Still others believe it is too soon to rule out a lynx or a bobcat as the beast that attacked the dog. Loren Coleman, considered by some to be the world’s leading cryptozoologist, said he heard from several people who live in the area where the dog was found on Monday. Two of them reported seeing a bobcat or lynx wandering through that area in recent days or weeks.

Joanne D’Unger, who lives in Leeds, stated in an e-mail that she saw such an animal on Quaker Ridge Road in Greene just six weeks ago.

“I saw an animal standing, broadside, in the middle of the road ahead and thought it must be a dog, as it appeared rather small for a deer,” D’Unger wrote. “I quickly realized that I was looking at a cat. … The hindquarters were taller than the forequarters as the back legs appeared to be longer.”

The cat ran back into the woods, D’Unger added.

Another man wrote to Coleman and stated he was driving on Quaker Ridge Road two months ago when he saw what appeared to be a lynx or a bobcat bounding across the road, not far from the intersection at Route 202.

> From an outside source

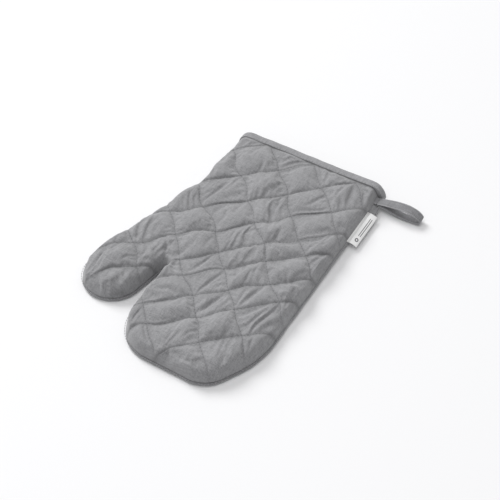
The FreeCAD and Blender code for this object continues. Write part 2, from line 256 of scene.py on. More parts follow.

Wendell Strout, the animal control officer who brought the injured collie-shepherd to the hospital, cautioned that the source of the animal’s injuries might not be as exotic as a wild beast. Chances are just as good, he said, that the collie was attacked by a bigger domestic dog.

At the Veterinary Hospital in Lewiston, officials also wonder what caused the wounds to the dog they came to call Buddy. But they were more concerned about the dog’s health as it left the hospital, and all was well in that regard.

“It was a good ending,” McCloskey said. “The staff is just ecstatic.”